My suggestions might be specific (and heavily informed by my background, where we try to publish all work we do and do automated testing), but they are intended to be generic to hopefully improve the work, and I do understand that research software work differently across institutions/disciplines.

RuneBlaze commented 3 months ago

@chrstahl Sorry for the delay (I said I would check two days ago.. Welp at least I got back in the weekend). Thanks for the README update -- I updated my checklist to reflect your personal fork. I am still leaving the issues in the USEPA/peat up because the issues reflect the status of the submitted repo -- I will happily close them after the fixes get merged.

For me at least, the only two blockers are:

  1. Merging everything into the submitted repo
  2. The only writing suggestion I had for the paper (copied from my comment above):

One minor writing suggestion:

"While text mining approaches – including Deep Learning (DL), Artificial Intelligence (AI), and Machine Learning (ML) - continue to expand at a rapid pace, the tools used by researchers to create the labeled datasets required for training, modeling, and evaluation remain rudimentary."

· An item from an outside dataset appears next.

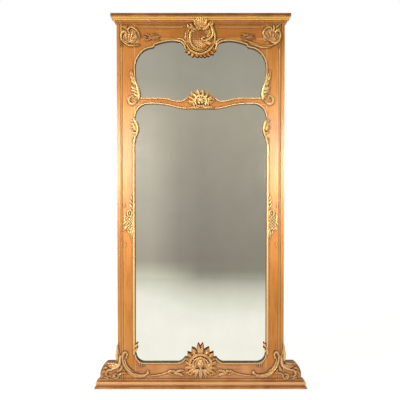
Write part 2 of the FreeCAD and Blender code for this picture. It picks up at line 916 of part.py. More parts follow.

DL is usually a specific kind of ML, so rephrasing will be appreciated.

cc: @atrisovic

chrstahl commented 3 months ago

@editorialbot generate pdf

editorialbot commented 3 months ago

:point_right::page_facing_up: Download article proof :page_facing_up: View article proof on GitHub :page_facing_up: :point_left:

chrstahl commented 3 months ago

@RuneBlaze No problem. Everything has been merged and I reworded that section and merged the MD update. Generated a new PDF above. I think that covers all of your blocks.

@flor14 All of your code fixes and suggestions should also be full incorporated in the repo linked to the project now also.

RuneBlaze commented 3 months ago

Thanks @chrstahl ! To me everything looks great now, and the checklist has all been ticked.

Congrats on the submission again, and thanks for listening to my suggestions.

chrstahl commented 3 months ago

@RuneBlaze Thank you very much! Appreciate it.

@atrisovic Let me know if you need anything else, looking like we are pretty far along now.